Prime Minister Johnson was not responsible for the BREXIT referendum result but he was in charge of the terms that it involved. So the British people must now engage in the EU visa process. He was in charge when power was given to police to fine people without going to court - including himself and Rishi Sunak. His loss of respect is, at least in part, due to his government’s abandonment of the proper legal process that would have controlled the media circus, at least until findings of guilt, in a proper court of law.
There have been a large number of questionable results of the police actions. One young student who held a party for a few friends - said to be seven - was fined £10,000, expelled from his university and left with no job and deeply in debt. He is not alone in this police punishment policy that bypassed court hearings and proper judgement.

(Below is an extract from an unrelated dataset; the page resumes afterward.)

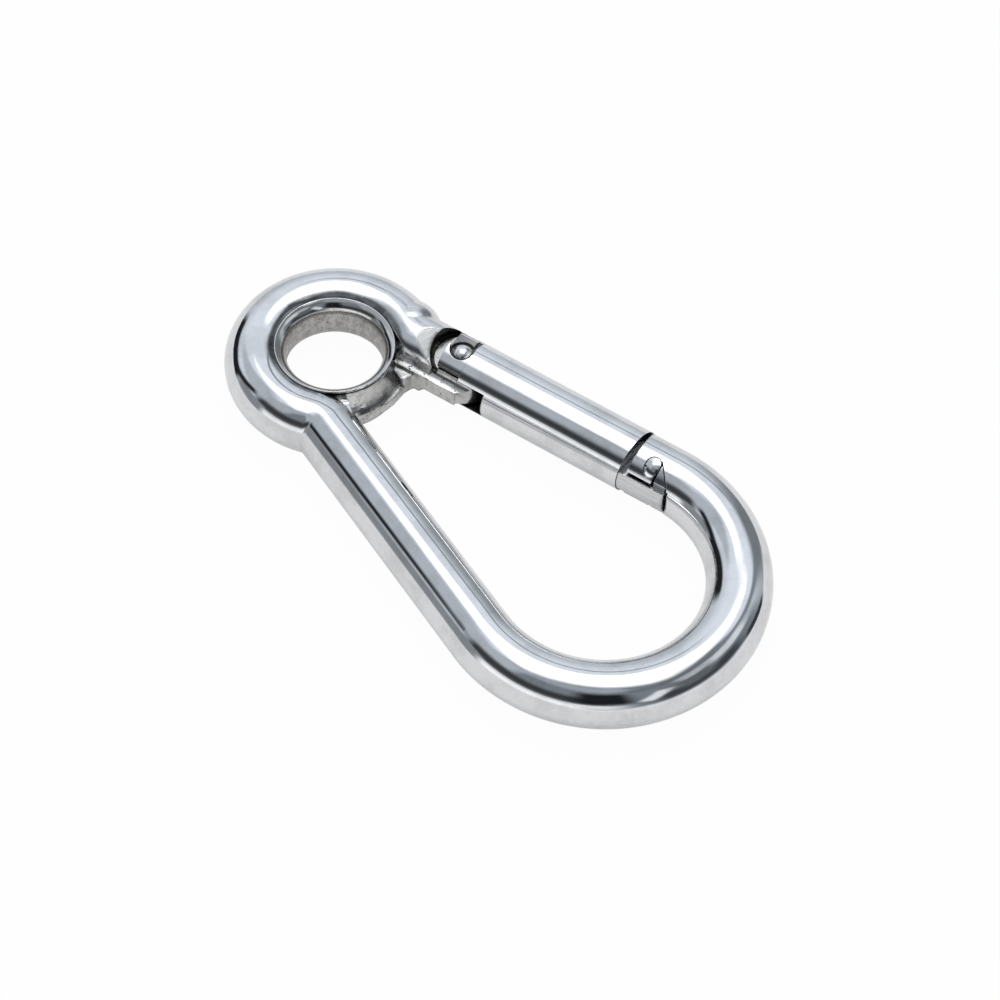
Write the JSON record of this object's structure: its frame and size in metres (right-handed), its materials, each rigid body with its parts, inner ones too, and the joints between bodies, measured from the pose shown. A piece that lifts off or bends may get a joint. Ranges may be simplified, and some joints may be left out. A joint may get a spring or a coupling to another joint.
{
  "type": "eye snap hook",
  "caption": "Pear-shaped snap hook of polished stainless bar with a flared eyelet and a sprung gate whose T-headed tongue hooks behind a cross pin.",
  "frame": {"origin": "centre of the eyelet's bore, in the mid-plane of the bar", "axes": "+Z along the eyelet's bore, +X from the eye towards the big bend, +Y towards the gate's side"},
  "size_m": [0.0991, 0.0516, 0.0102],
  "materials": {
    "polished_bar": "mirror-polished stainless steel, forged skin left on the tongue's inner side",
    "pressed_eyelet": "pressed stainless steel, rims polished, bore and waist satin with fine pits",
    "polished_gate": "mirror-polished stainless steel with milled, unpolished slots and flats",
    "rivet_steel": "headed stainless rivet, polished dome",
    "pin_steel": "polished stainless cross pin with rounded ends",
    "plunger_steel": "turned stainless steel, oiled",
    "spring_wire": "drawn stainless spring wire"
  },
  "bodies": {
    "hook": {"hook_body": "polished_bar", "eyelet": "pressed_eyelet", "latch_pin": "pin_steel"},
    "gate": {"gate": "polished_gate", "hinge_rivet": "rivet_steel", "gate_spring": "spring_wire"},
    "plunger": {"gate_plunger": "plunger_steel"}
  },
  "joints": [
    {"name": "gate_hinge", "type": "hinge", "parent": "hook", "child": "gate", "pos_m": [0.01465, 0.01322, 0], "axis": [0, 0, -1], "range_deg": [0, 37], "stiffness_Nm_per_rad": 0.3, "springref_deg": -28.65},
    {"name": "plunger_slide", "type": "slide", "parent": "gate", "child": "plunger", "axis": [0.982, 0.1891, 0], "range_m": [0, 0.0014], "deforming": ["gate_spring"]}
  ],
  "couplings": [
    {"joint": "plunger_slide", "follows": "gate_hinge", "m_per_rad": 0.0015}
  ]
}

Police in the UK have acquired more and yet more powers under the controversial Police and Crime Bill that passed through Parliament in April. The bill covers public protests with penalties amounting to £2,500 for perhaps waving a banner while uttering their views through a loudspeaker amounting to obstructing the police. Such offences will surely count as criminal records.
Yet more police powers are now being discussed in the halls of government. So it is perhaps worth remembering the words of America’s Thomas Jefferson: “Experience hath shewn (sic), that even under the best forms of government those entrusted with power have, in time, and by slow operations, perverted it into tyranny”.
Other countries are experiencing similar tendencies. The Pegasus spyware scandal in Spain is just one example.
As the new EU travel checks come into force there is, it may appear at the moment, no serious threat to stop minor offenders travelling to Europe but new and more comprehensive United States visa requirements are also coming into force putting a quarter of the UK population at risk of entry refusal.
Before BREXIT the European Court of Human Rights had serious issues with the failure of the UK to introduce a system of expungement as exists in one form or another in countries throughout the EU and beyond, including many American states. Expungement, it must be stated, applies in general principal to minor and non-violent offences.
I have been advised by a legal expert that the UK’s relatively recent introduction of expunging juvenile offences is not an accurate presentation “as they are still on record but only available to the appropriate authorities”. So, not available unless one applies for a visa?
A question then arising is whether the EU will, like the UK, find itself out of step with the European Court of Human Rights when ETIAS commences by requiring all offences to be declared rather than just serious ones or those related to terrorism. They should note, for example that minor offences that stay on the record for life in the UK are expunged after three years in Germany. Surely the EU should not be denying British people their human rights?
The UK is looking ever increasingly as if it is on the road to being an autocratic police state and it is not alone. But let’s get back to Prime Minister Boris Johnson’s political future: could he pull off a recovery by introducing legislation or measures to calm and then win over public opinion?
He will undoubtedly try, should he be given the time, so perhaps he should put the UK in line with the rest of Europe by introducing a proper system of expungement. That might win over about a quarter of the population plus their immediate relatives - possibly more than doubling the number - who right now must be wondering if they will be able to holiday in Europe, let alone America, next year.
As things now stand Boris Johnson will not be barred from travelling to EU countries due to his fine but will he have to declare it if he is required to apply for a visa to visit the EU or USA?
Perhaps both he and everyone else should note another comment by Heraclitus: “Abundance of knowledge does not teach men to be wise”. Everywhere people are beginning to ask whether democracy will survive or will autocracy take over? The signs appear to be that democracy is getting weaker and needs defending we need to put wise people in charge.